The result, as Gehring notes, is that the tempi he establishes in his performances of the concertos are swifter than usual. Sometimes, much swifter. Is this a problem for the listener? Not for this listener, certainly. Gehring’s performances have the ring of musical truth, especially compared to a version of the Opus 4 Concertos I took down from my shelves. Played by Peter Hurford and conducted by Joshua Rifken, a musical pioneer who first introduced one-singer-to-a-part in Bach’s choral music, this recording (on the Decca label) sounds almost Romantic in comparison. Some days, this is how I’ll choose to listen to Opus 4. My collection includes a more recently recorded set of the Opus 7 Concertos from Richard Egarr (on Harmonia mundi), who favors slow tempi, though his scholarship is generally impeccable. These, too, are fine performances that I’ll certainly return to, but Gehring provides a very different—and very compelling—alternative, well played by his original-instruments band from Dresden.

Another interesting feature of the recording is the organ Gehring uses. Since Handel would have performed on an organ placed at the center of his orchestral forces, he must have used an instrument similar to the one featured in the current recording. A much less stentorian organ than the usual Baroque giants installed in churches and cathedrals, Handel’s instrument would have featured horizontal pipes, providing the clear sightlines he needed to keep his orchestral players on cue. If you can’t imagine an organ with horizontal pipes, join the club; I couldn’t either until I saw the photographs of the so-called liegende Orgel (“lying-down organ”) at the Kreuzkirche in Dresden.

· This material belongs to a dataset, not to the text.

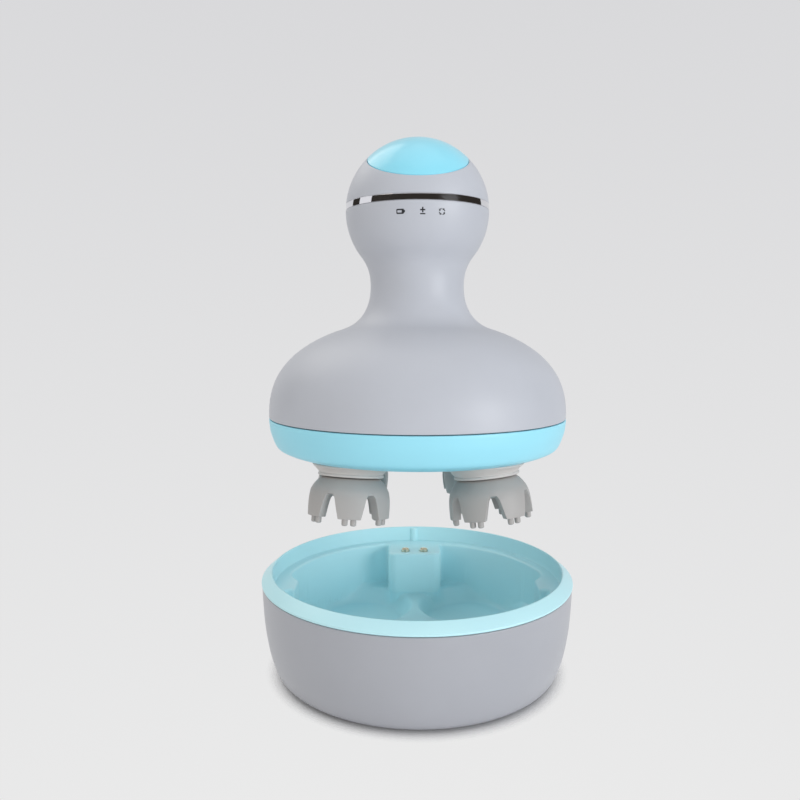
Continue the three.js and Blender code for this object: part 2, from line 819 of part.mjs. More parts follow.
// Each head's place on the circle, and how far its lean and its arms are turned
function headPlaces() {
  const placesAndTurns = {
    front_left: [225, -24, 29],
    front_right: [315, 50, -20],
    rear_left: [135, -100, 10],
    rear_right: [45, 100, 25],
  };
  return Object.entries(placesAndTurns).map(([name, degrees]) => {
    const [angle, leanTurn, armTurn] = degrees.map(THREE.MathUtils.degToRad);
    const [x, y] = [headCircle * Math.cos(angle), headCircle * Math.sin(angle)];
    return { name, angle, leanTurn, armTurn, x, y };
  });
}

function postPlaces() {
  return around(4, postCircle, 0, (x, y) => [x, y]).filter(([, y]) => y < 1);
}

function makeGearPlate() {
  const plate = rod(gearPlateRadius, gearPlateLow, gearPlateTop, 0, 0, middleRound);
  const through = (radius, x, y) => rod(radius, gearPlateLow - 1, gearPlateTop + 1, x, y);
  return cut(plate,
    through(axleRadius + gap, 0, 0),
    through(motorNose + gap, 0, pinionOffset),
    ...headPlaces().map(({ x, y }) => through(spindleRadius + runningGap, x, y)),
    ...postPlaces().map(([x, y]) => through(screwRadius + gap, x, y)));
}

function makeMotor() {
  const low = gearPlateTop + gap;
  const motor = turned([
    [motorShaftRadius + runningGap, low - motorNoseLength],
    [motorNose, low - motorNoseLength],
    [motorNose, low],
    [motorRadius, low],
    [motorRadius, low + motorLength - motorChamfer],
    [motorRadius - motorChamfer, low + motorLength],
    [motorShaftRadius + runningGap, low + motorLength],
  ], middleRound);
  return motor.translate([0, pinionOffset, 0]);
}

function makeMotorPinion() {
  const turn = meshTurn(Math.PI / 2, reductionTeeth, pinionTeeth);
  const shape = gearShape(pinionTeeth, reductionModule, motorShaftRadius * 0.6, turn);
  const gear = prism(shape, reductionLow, reductionLow + reductionThickness, smallRound / 2);
  const shaft = rod(motorShaftRadius, reductionLow, gearPlateTop + motorLength - 1);
  return union(gear, shaft).translate([0, pinionOffset, 0]);
}

function makeCentreGear() {
  const bore = axleRadius + runningGap;
  const sun = prism(gearShape(centreTeeth, headModule, bore), gearLow, gearLow + gearThickness,
    smallRound / 2);
  const reduction = prism(gearShape(reductionTeeth, reductionModule, bore), reductionLow,
    reductionLow + reductionThickness, smallRound / 2);
  const boss = tube(headModule * centreTeeth / 2 - 4, bore, gearLow + 1, reductionLow + 1);
  return union(sun, reduction, boss);
}

function makeOutputGear(angle) {
  const turn = meshTurn(angle, centreTeeth, headTeeth);
  const shape = gearShape(headTeeth, headModule, spindleRadius + gap, turn);
  return prism(shape, gearLow, gearLow + gearThickness, smallRound / 2);
}

// A round shaft, its lower end cut flat on one side by a given depth
function makeSpindle() {
  const low = hubTop - hubDrop + 1.6;
  const high = gearPlateTop - gap;
  const flat = block([spindleRadius - spindleFlat, spindleRadius + 1], [-spindleRadius, spindleRadius],
    [low - 1, hubTop]);
  return cut(rod(spindleRadius, low, high), flat);
}

// A ring of points about the leaning axis, at a drop below the hub's top
function leaningRing(drop, radius, tilt, facets) {
  const centre = new THREE.Vector3(drop * Math.sin(lean), 0, -drop * Math.cos(lean));
  return Array.from({ length: facets }, (_, i) => {
    const angle = i * 2 * Math.PI / facets;
    const across = radius * Math.cos(angle);
    return new THREE.Vector3(across * Math.cos(tilt), radius * Math.sin(angle), across * Math.sin(tilt))
      .add(centre);
  });
}

// A closed skin over a stack of rings with equal counts
function loft(rings) {
  const count = rings[0].length;
  const middles = [rings[0], rings.at(-1)].map((ring) =>
    ring.reduce((sum, point) => sum.add(point), new THREE.Vector3()).divideScalar(count));
  const points = [...rings.flat(), ...middles];
  const first = points.length - 2;
  const index = [];
  for (let k = 0; k < count; k += 1) {
    const next = (k + 1) % count;
    rings.slice(1).forEach((_, ring) => {
      const [a, b] = [ring * count + k, ring * count + next];
      index.push(a, b, a + count, b, b + count, a + count);
    });
    const last = (rings.length - 1) * count;
    index.push(first, next, k, first + 1, last + k, last + next);
  }
  const geometry = new THREE.BufferGeometry().setFromPoints(points);
  geometry.setIndex(index);
  return solid(geometry);
}

// The rings of a hub are [drop, radius, share of the whole lean]
function makeHub() {
  const rings = [
    [0, hubRadius, 0],
    [0.2 * hubDrop, hubRadius - 0.1, 0.1],
    [0.52 * hubDrop, (hubRadius + lipRadius) / 2, 0.6],
    [0.8 * hubDrop, lipRadius - neckInset, 1],
    [hubDrop, lipRadius, 1],
  ].map(([drop, radius, share]) => leaningRing(drop, radius, share * lean, middleRound));
  const tenon = loft([0.5 * hubDrop, hubDrop + pegLength]
    .map((drop) => leaningRing(drop, pegRadius, lean, tinyRound)));
  const low = 1.3 - hubDrop;
  const shaft = rod(spindleRadius + gap, low, 1);
  const flat = block([spindleRadius - spindleFlat + gap, spindleRadius + 2],
    [-spindleRadius - 1, spindleRadius + 1], [low - 1, 2]);
  return cut(union(loft(rings), tenon), cut(shaft, flat)).translate([0, 0, hubTop]);
}

// One claw about its own axis, its top at height 0
function makeClaw() {
  const facets = armCount * 3;
  const inner = clawRadius - clawWall;
  const bell = turned([
    [0, 0],
    [clawTopRadius, 0],
    [clawRadius - 1.5, -0.19 * clawLength],
    [clawRadius - 0.3, -0.45 * clawLength],
    [clawRadius, -clawLength],
    [inner, -clawLength],
    [inner - 2.4, -crownThickness],
    [0, -crownThickness],
  ], facets);
  const notch = prism(notchShape(), 0, clawRadius + 2, 2).rotate([90, 0, 90]);
  const pegSocket = rod(pegRadius + 2 * gap, -pegLength - gap, 1, 0, 0, tinyRound);
  const places = Array.from({ length: armCount }, (_, i) => i * 360 / armCount);
  const notches = places.map((degrees) => notch.rotate([0, 0, degrees + 180 / armCount]));
  const middle = (clawRadius - 0.2 + inner) / 2;
  const oneArm = [-1, 1].map((side) => rod(nubRadius, -clawLength - nubLength, 1 - clawLength,
    middle, side * nubSpread / 2, tinyRound));
  const nubs = places.flatMap((degrees) => oneArm.map((nub) => nub.rotate([0, 0, degrees])));
  return union(cut(bell, pegSocket, ...notches), ...nubs);
}

// The arch between two arms, wider at the bottom
function notchShape() {
  const top = -clawLength + notchHeight;
  const half = notchWidth / 2;
  const shape = new THREE.Shape();
  shape.moveTo(-half * 1.15, -clawLength - nubLength - 1);
  shape.lineTo(half * 1.15, -clawLength - nubLength - 1);
  shape.lineTo(half * 0.72, top - half * 0.72);
  shape.absarc(0, top - half * 0.72, half * 0.72, 0, Math.PI);
  return shape;
}

function buildHead(handset, place) {
  const shaft = new THREE.Group();
  shaft.position.set(place.x, place.y, 0);
  addPiece(shaft, `output_gear_${place.name}`, makeOutputGear(place.angle), gearWhite);
  addPiece(shaft, `shaft_seal_${place.name}`, makeShaftSeal(), blackRubber);
  const leaning = new THREE.Group();
  leaning.rotation.z = place.leanTurn - Math.PI / 2;
  addPiece(leaning, `spindle_${place.name}`, makeSpindle(), steel);
  addPiece(leaning, `hub_${place.name}`, makeHub(), hubGrey);
  const tip = new THREE.Group();
  tip.rotation.y = -lean;
  tip.position.z = hubTop;
  const claw = new THREE.Group();
  claw.position.z = -hubDrop - gap;
  claw.rotation.z = place.armTurn;
  addPiece(claw, `claw_${place.name}`, makeClaw(), rubberGrey);
  tip.add(claw);
  leaning.add(tip);
  shaft.add(leaning);
  handset.add(shaft);
}

function makeBatteryCradle() {
  const low = gearPlateTop + gap;
  const outside = rod(batteryRadius + gap + cradleWall, low, low + cradleHeight, 0, 0, middleRound);
  const inside = rod(batteryRadius + gap, low + cradleWall, low + cradleHeight + 1, 0, 0, middleRound);
  return cut(outside, inside);
}

function makeBattery() {
  const low = gearPlateTop + gap + cradleWall + gap;
  return rod(batteryRadius, low, headHeight - batteryHeadroom, 0, 0, middleRound);
}

function buildControls() {
  const controls = new THREE.Group();
  controls.position.z = headHeight;
  controls.rotation.x = THREE.MathUtils.degToRad(buttonLean);
  addPiece(controls, 'power_button', makePowerButton(), bluePlastic);
  addPiece(controls, 'button_guide', makeButtonGuide(), blackPlastic);
  addPiece(controls, 'main_board', makeMainBoard(), boardGreen);
  addPiece(controls, 'tact_switch', makeTactSwitch(), blackPlastic);
  return controls;
}

function buildHandset() {
  const handset = new THREE.Group();
  handset.position.z = seamHeight;
  addPiece(handset, 'main_shell', makeMainShell(), greyPlastic);
  addPiece(handset, 'upper_shell', makeUpperShell(), greyPlastic);
  addPiece(handset, 'trim_ring', makeTrimRing(), chrome);
  handset.add(buildControls());
  addPiece(handset, 'base_housing', makeBaseHousing(), bluePlastic);
  addPiece(handset, 'housing_gasket', makeGasket(), tealSeal);
  addPiece(handset, 'charge_pad_left', makeChargePad(-contactSpacing / 2), gold);
  addPiece(handset, 'charge_pad_right', makeChargePad(contactSpacing / 2), gold);
  addPiece(handset, 'gear_plate', makeGearPlate(), gearWhite);
  postPlaces().forEach(([x, y], i) => addPiece(handset, `plate_screw_${i + 1}`,
    makeScrew(gearPlateTop + gap, plateScrewLength, x, y, true), steel));
  addPiece(handset, 'motor', makeMotor(), steel);
  addPiece(handset, 'motor_pinion', makeMotorPinion(), gearWhite);
  addPiece(handset, 'centre_gear', makeCentreGear(), gearWhite);
  addPiece(handset, 'centre_axle', rod(axleRadius, floorTop + gap, gearPlateTop - gap), steel);
  addPiece(handset, 'battery_cradle', makeBatteryCradle(), blackPlastic);
  addPiece(handset, 'battery', makeBattery(), batteryWrap);
  headPlaces().forEach((place) => buildHead(handset, place));
  return handset;
}

const group = new THREE.Group();
group.add(buildDock(), buildHandset());

export default group;
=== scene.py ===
"""Electric scalp massager above its charging dock: the looks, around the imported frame."""

import math

import bmesh
import bpy
from mathutils import Matrix, Vector


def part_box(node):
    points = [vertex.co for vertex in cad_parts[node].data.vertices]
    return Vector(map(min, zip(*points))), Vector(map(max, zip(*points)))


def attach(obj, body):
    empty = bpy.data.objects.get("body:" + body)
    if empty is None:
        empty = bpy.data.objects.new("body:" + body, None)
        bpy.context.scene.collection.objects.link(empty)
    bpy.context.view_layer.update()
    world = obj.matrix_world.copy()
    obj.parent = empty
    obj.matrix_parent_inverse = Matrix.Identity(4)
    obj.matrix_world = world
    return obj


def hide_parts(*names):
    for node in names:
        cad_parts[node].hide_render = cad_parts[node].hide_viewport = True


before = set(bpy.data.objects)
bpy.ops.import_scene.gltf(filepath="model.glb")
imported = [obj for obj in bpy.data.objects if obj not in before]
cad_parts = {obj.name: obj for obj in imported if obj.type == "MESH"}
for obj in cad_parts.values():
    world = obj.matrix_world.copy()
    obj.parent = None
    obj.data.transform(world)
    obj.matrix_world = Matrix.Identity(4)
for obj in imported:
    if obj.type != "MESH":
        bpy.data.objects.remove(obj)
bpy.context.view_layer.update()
bpy.ops.object.select_all(action='DESELECT')


# Studio
# A pale table that fades into a pale backdrop, softboxes overhead and high at the back left,
# a key light from the front right, a flat one at the front that gives no highlights, and a
# weak warm fill from the left. The dark card and the thin white strip are painted
# reflections: cards behind the camera that glow with their own colour and that only mirror
# rays see, so that polished metal and glossy plastic show them.

MM = 0.001
CAMERA_PLACE = (-5.8 * MM, -250 * MM, 116.6 * MM)
CAMERA_DIP = math.radians(5.43)
CAMERA_LENS = 32.94
BACKDROP_HIGH = 0.392
BACKDROP_LOW = -0.562
AMBIENT_COLOUR = (0.98, 0.99, 1, 1)
AMBIENT_STRENGTH = 0.51
FLOOR_RADIUS = 600
FLOOR_FADE = (46.2, 53)
CARD_RADIUS = 500
CARD_LOW = 60
CARD_HIGH = 330
CARD_STEPS = 48
LAMP_AIM = Vector((0, 0, 90 * MM))


def paint(red, green, blue):
    """A colour as a screen shows it, 0 to 255, made linear for a shader."""
    linear = []
    for value in (red, green, blue):
        share = value / 255
        linear.append(share / 12.92 if share <= 0.04045 else ((share + 0.055) / 1.055) ** 2.4)
    return (*linear, 1)


def new_tree(owner):
    """The empty node tree of a material or a world."""
    owner.use_nodes = True
    owner.node_tree.nodes.clear()
    return owner.node_tree


def add_node(tree, kind, values=None, **settings):
    """A shader node with its settings and the values of its inputs."""
    node = tree.nodes.new('ShaderNode' + kind)
    for key, value in settings.items():
        setattr(node, key, value)
    for key, value in (values or {}).items():
        node.inputs[key].default_value = value
    return node


def wire(tree, *links):
    """Links nodes. Each link names a node and its output, then a node and its input."""
    for source, leaving, target, entering in links:
        tree.links.new(source.outputs[leaving], target.inputs[entering])


def seen_directly(tree):
    """1 for camera, mirror and glass rays, 0 for the soft light that fills the room."""
    path = add_node(tree, 'LightPath')
    first = add_node(tree, 'Math', operation='MAXIMUM')
    second = add_node(tree, 'Math', operation='MAXIMUM')
    wire(tree, (path, 'Is Camera Ray', first, 0), (path, 'Is Glossy Ray', first, 1),
         (first, 0, second, 0), (path, 'Is Transmission Ray', second, 1))
    return second


def light_room():
    """The world: even soft light for surfaces, and the pale backdrop for the eye."""
    bpy.context.scene.world = bpy.data.worlds.new("room")
    tree = new_tree(bpy.context.scene.world)
    direction = add_node(tree, 'TexCoord')
    split = add_node(tree, 'SeparateXYZ')
    span = add_node(tree, 'MapRange', {'From Min': BACKDROP_LOW, 'From Max': BACKDROP_HIGH})
    ramp = add_node(tree, 'ValToRGB')
    ramp.color_ramp.elements[0].color = paint(234, 234, 234)
    ramp.color_ramp.elements[1].color = paint(217, 217, 219)
    backdrop = add_node(tree, 'Background')
    ambient = add_node(tree, 'Background',
                       {'Color': AMBIENT_COLOUR, 'Strength': AMBIENT_STRENGTH})
    mix = add_node(tree, 'MixShader')
    out = add_node(tree, 'OutputWorld')
    wire(tree, (direction, 'Generated', split, 0), (split, 'Z', span, 'Value'),
         (span, 0, ramp, 0), (ramp, 0, backdrop, 'Color'), (seen_directly(tree), 0, mix, 0),
         (ambient, 0, mix, 1), (backdrop, 0, mix, 2), (mix, 0, out, 'Surface'))


def add_softbox(name, place, size, power, colour):
    """A square lamp of a given size that faces the middle of the object."""
    bpy.ops.object.light_add(type='AREA', location=place)
    lamp = bpy.context.object
    lamp.name = name
    lamp.data.size = size
    lamp.data.energy = power
    lamp.data.color = colour
    lamp.rotation_euler = (LAMP_AIM - Vector(place)).to_track_quat('-Z', 'Y').to_euler()
    return lamp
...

Compared with the distant, churchly recording that Decca afforded Hurford and Rifkin, the recording on the querstand disc is very much up-front, with a prominent harpsichord continuo and, possibly on the downside, some extraneous action and wind noises from the organ. Then again, maybe you’ll think they simply add to the air of authenticity. I wouldn’t disagree, and indeed I find Gehring’s “reconstructions” and the recording of them an enlightening experience.